I baked the mesh map of the Room Walls model and then started playing around with the many textures that Substance Painter(SP) has to offer. When the desired textures were applied and I was happy with the coloring and the appearance of the walls I changed up the roughness and glossiness so that the walls weren't as reflective under a light source. Wooden walls may appear a little shiny/glossy in real life due to treatments so I wasn't particularly focused on lowering this factor completely.

After the texturing in Substance Painter was completed I exported the textures as a Unity HD Render Pipeline(Metalic standard) template. This template gives me the correct texture maps that align with Unity's Material(that are used to apply textures with) texture map settings to allow smooth transferal of the textures straight over from SP. This means that the texturing I did in SP will be imported over to Unity to make the model look the exact same.

Now that the individual walls are textured I can start putting my room together by slotting all the walls together to make a room. This can be done in Blender and then I can export the FBX model to unity and it will be exported into the scene with the textures already attached and without me needing to do anymore to the model.


Next comes the flooring of the room, this is consists of a floor panel that has been duplicated multiple times to cover the area of the flooring of the room. I've attached a material to the panel that labels it as flooring again for ease of application in SP and Unity.

The flooring doesn't really have a detailed UV Map due to it just being one plane being reused over and over again. when I baked the mesh in SP the ambient occlusion made it so that the tile had a very weird shadow going across it and it made the flooring look very odd as if all the lighting in the room was messed up. So I opted to not use the ambient occlusion that SP gave it and found my own, from google, this one also had wood grains to make the texture look like wooden floor tiles. This can be found here. After all the flooring tiles were complete I combined them all together to make one mesh.

Once I was happy with the texturing of the flooring looked like wooden floor panels I exported the textures into Unity and this is what it looks like, the exact effect I wanted!

Next, I need to add a roof to the room, so I did a similar thing to the ceiling that I did to the floor, but I just duplicated the flooring as a whole and moved it so it was at the height of the top of the walls.

From this point onward I remember that wooden cabins tend to have roofs that are pointy, due to it providing a stronger structure than flat wooden roofs. In order to make the roof have the pointed effect that I am going for I select the vertices in the middle parts of the roofing and move them upwards. This makes the mesh stretch and will not alter the texturing of the model. When I'm happy with the height of the roof I add a material to the roofing and label it Wood Roof or something similar to that again, due to the roofing having different sized planes and multiple planes the UV Map was far more detailed than the flooring.

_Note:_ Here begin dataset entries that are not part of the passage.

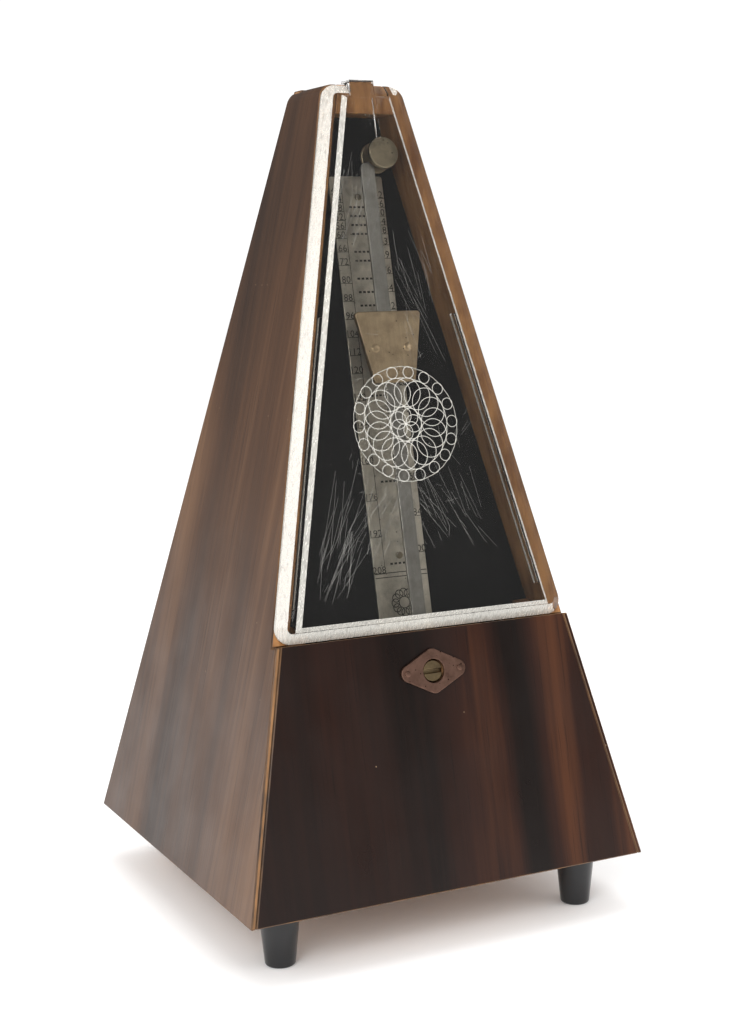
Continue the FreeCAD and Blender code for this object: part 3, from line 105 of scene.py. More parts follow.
class CaseSettings(bpy.types.PropertyGroup):
    edge: length("Edge rounding", 0.35 * MM, "Rounding of the wood's edges")
    side_dark: colour("Side, dark", (0.022, 0.012, 0.008), "Dark streaks of the side veneer")
    side_mid: colour("Side, middle", (0.078, 0.036, 0.017), "Body of the side veneer")
    side_light: colour("Side, light", (0.190, 0.098, 0.048), "Light streaks of the side veneer")
    # The front tones are darker than the side tones. Part of this is the front veneer's own redder tone, and
    # part is painted shade of the front, which faces away from the light.
    front_dark: colour("Front, dark", (0.006, 0.0025, 0.0015), "Dark streaks of the front veneer")
    front_mid: colour("Front, middle", (0.022, 0.0062, 0.0028), "Body of the front veneer")
    front_light: colour("Front, light", (0.105, 0.033, 0.010), "Light streaks of the front veneer")
    lip: colour("Veneer lip", (0.34, 0.165, 0.060), "Bare edge of the side panels")


class DoorSettings(bpy.types.PropertyGroup):
    tint: colour("Tint", (0.985, 0.97, 0.93), "Colour of the clear plastic")
    rosette: length("Rosette radius", 15.2 * MM, "Radius of the engraved rosette")
    rosette_height: length("Rosette height", 133.4 * MM, "Middle of the rosette above the table")
    rosette_line: length("Rosette line", 0.08 * MM, "Thickness of the engraved lines")
    petals: IntProperty(name="Petals", default=18, min=3, description="Petals of the rosette")
    scratches: IntProperty(name="Scratches", default=42, min=0, description="Scratches in each patch")
    scratch_width: length("Scratch width", 0.035 * MM, "Width of a scratch")


class DialSettings(bpy.types.PropertyGroup):
    line: length("Line width", 0.16 * MM, "Width of the printed lines")
    figure: length("Figure height", 1.95 * MM, "Height of the printed numbers")
    plate: colour("Plate", (0.66, 0.62, 0.54), "Colour of the scale plate")
    mark_60: length("Mark for 60", 173.0 * MM, "Height of the mark for 60 beats, up the slope")
    pitch: length("Pitch", 0.609 * MM, "Distance on the scale for one beat a minute")
    column: length("Column width", 3.3 * MM, "Width of the two columns of numbers")
    ink: colour("Ink", (0.020, 0.018, 0.016), "Colour of the print")


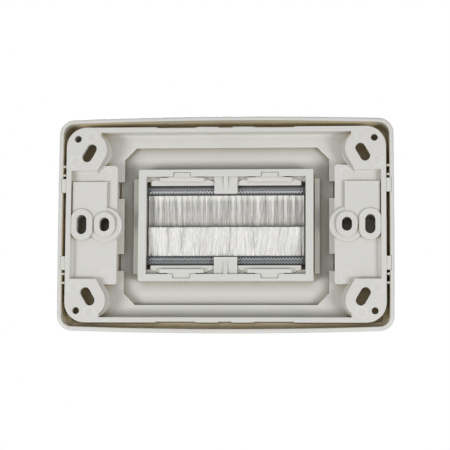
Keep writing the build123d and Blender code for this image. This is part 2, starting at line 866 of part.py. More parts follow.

I take the roofing straight to SP again from here and texture it again. I did have some issues with applying textures to the roofing and I had to make many different layers and play around with the rotation of the textures a lot using black masks but in the end, I had a roof that had the wood groovings going the correct direction. This is my room completely textured, I'm so pleased with the turnout.

I exported the textured from SP and started adding them to materials in Unity so that I could then apply the materials to the room model. The lighting is a slight bit messed up in this picture but that's because I need to adjust it so that the room is lit correctly.

So now I have my room fully constructed, it's time to add in my objects and some of my groupmates' objects to make it look like an actual room. I start off with my own, I added my Cardboard boxes to my room so that I could make a start on getting them all in. I added Rigidbodys and Box Colliders to the cardboard boxes and mesh colliders to every part of the room: the walls, floor, and roof. The theme of my room is gravity so there are some objects that will not have gravity and cardboard boxes come under that category. The gravity on the cardboard boxes has been disabled, this will make them float in the room which is the exact effect that I want them to have.

I've added some more props to the scene, these shelves belong to Miguel.

And this is the view that the player has of the game. Just a bunch of objects floating around in the room.

I played around with the idea of having all objects float in the room but I felt this would make the room so disorganized and unappealing to the Player, also harder for the player so I have decided to only have a few objects that float, these will be the Cardboard boxes and the Key that the Player will use to escape the room to move on to the next. Instead of having a load of objects floating around, I have taken away the Players lighting in the room to make it harder instead so they will have to search to leave the room, I have explained how I did this in my 'Lighting' blog but basically I added a Post-Processing Volume and deleted all previous lighting presets.

I removed Miguel's Shelves and swapped them out for his Bookcases, I thought they looked beautiful and they would better suit the theme of my room.

I also added Miguel's Table to my room along with my Chairs that I modeled around his table to try and match them. These are in the center of the room and the Key will fall onto the table when the Lever is pressed that will be added later on. The Chairs have Rigidbodys and Box Colliders but the Table only has a Box collider because I don't want the table to be able to move within the scene.

I added the Lever that I modeled to the scene, it's positioned behind a bunch of boxes, it only has a Box Collider attached as well because I don't want the actual model to move, but I want it to be able to be interacted with.

This is the Key model I have made, It is positioned at the top of the Room model, where the roofing is and there is also a separate Collider below it to stop the Player from being able to access it before the Lever has been pressed. This is going to be one of the items that will be floating so it has a Ridgidbody and a Box Collider which make it so that it can be interacted with in the future.

Lastly, is the addition of the Door that I modeled, there are two Doors in my scene, one at the entrance and one at the exit. Only the exit door has a Box Collider attached as it is the only Door that will be interacted with. I will not be animating this object and when it is unlocked the Door will be destroyed.

This is what the player will see when they load into my scene, my room has all the necessary components and game objects needed to make it work, I now just need to work on the scripting so it all runs smoothly together.